*EXERCISE DESCRIPTION*
Repeat every line below exactly as it reads.

*DATA*
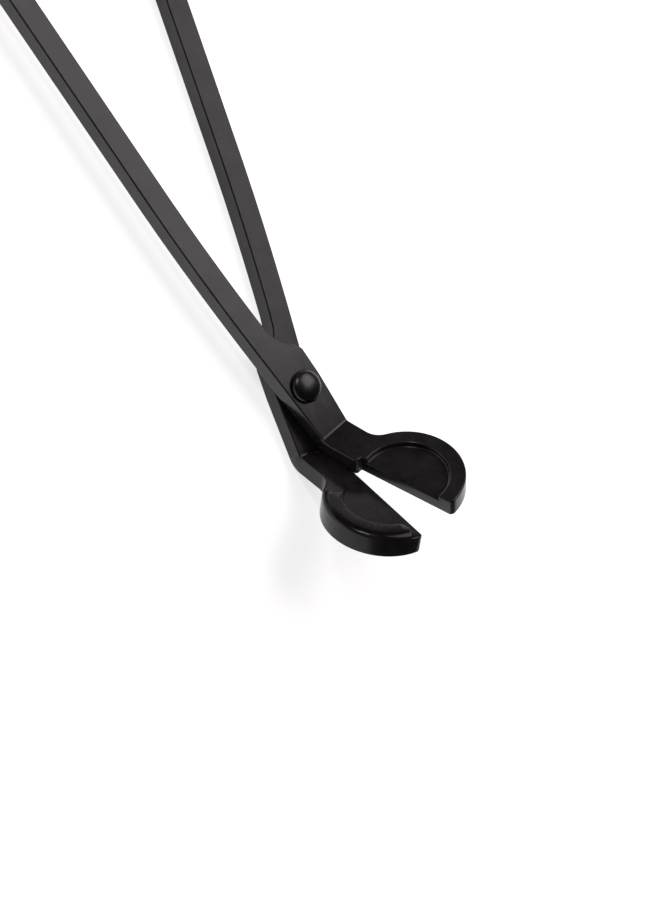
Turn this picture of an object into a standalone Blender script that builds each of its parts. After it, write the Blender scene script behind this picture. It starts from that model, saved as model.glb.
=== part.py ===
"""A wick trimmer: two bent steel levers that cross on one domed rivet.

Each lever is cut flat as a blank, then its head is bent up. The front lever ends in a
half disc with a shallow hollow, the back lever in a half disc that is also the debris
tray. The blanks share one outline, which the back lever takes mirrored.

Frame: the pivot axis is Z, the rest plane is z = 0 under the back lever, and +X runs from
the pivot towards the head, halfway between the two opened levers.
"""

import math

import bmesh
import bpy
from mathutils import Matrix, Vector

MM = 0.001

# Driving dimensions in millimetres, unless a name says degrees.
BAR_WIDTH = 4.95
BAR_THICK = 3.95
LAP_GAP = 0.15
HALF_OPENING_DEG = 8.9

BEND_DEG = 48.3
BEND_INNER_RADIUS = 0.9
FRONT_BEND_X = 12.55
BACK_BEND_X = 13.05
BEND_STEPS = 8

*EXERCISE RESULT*
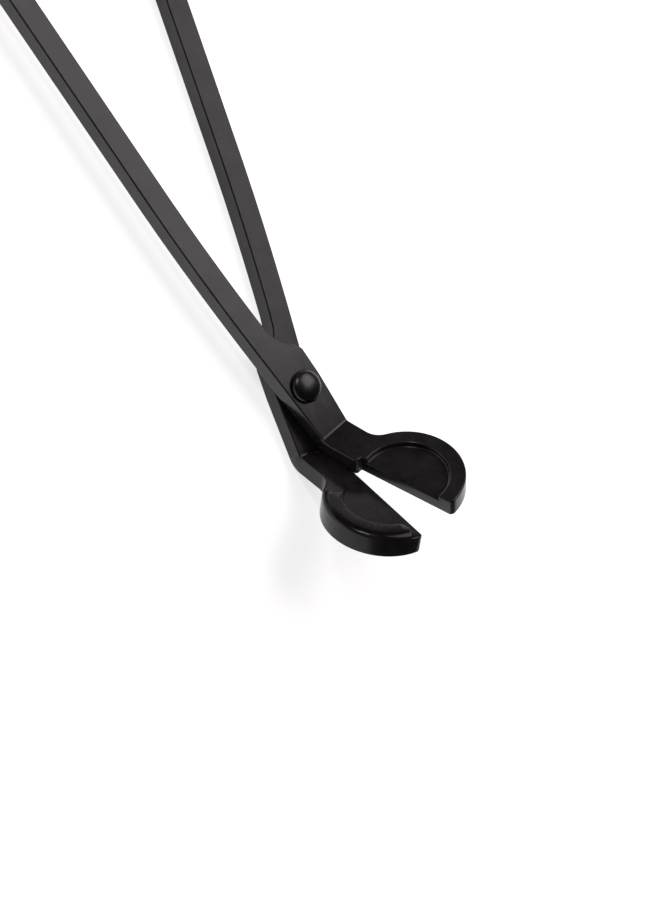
Turn this picture of an object into a standalone Blender script that builds each of its parts. After it, write the Blender scene script behind this picture. It starts from that model, saved as model.glb.
=== part.py ===
"""A wick trimmer: two bent steel levers that cross on one domed rivet.

Each lever is cut flat as a blank, then its head is bent up. The front lever ends in a
half disc with a shallow hollow, the back lever in a half disc that is also the debris
tray. The blanks share one outline, which the back lever takes mirrored.

Frame: the pivot axis is Z, the rest plane is z = 0 under the back lever, and +X runs from
the pivot towards the head, halfway between the two opened levers.
"""

import math

import bmesh
import bpy
from mathutils import Matrix, Vector

MM = 0.001

# Driving dimensions in millimetres, unless a name says degrees.
BAR_WIDTH = 4.95
BAR_THICK = 3.95
LAP_GAP = 0.15
HALF_OPENING_DEG = 8.9

BEND_DEG = 48.3
BEND_INNER_RADIUS = 0.9
FRONT_BEND_X = 12.55
BACK_BEND_X = 13.05
BEND_STEPS = 8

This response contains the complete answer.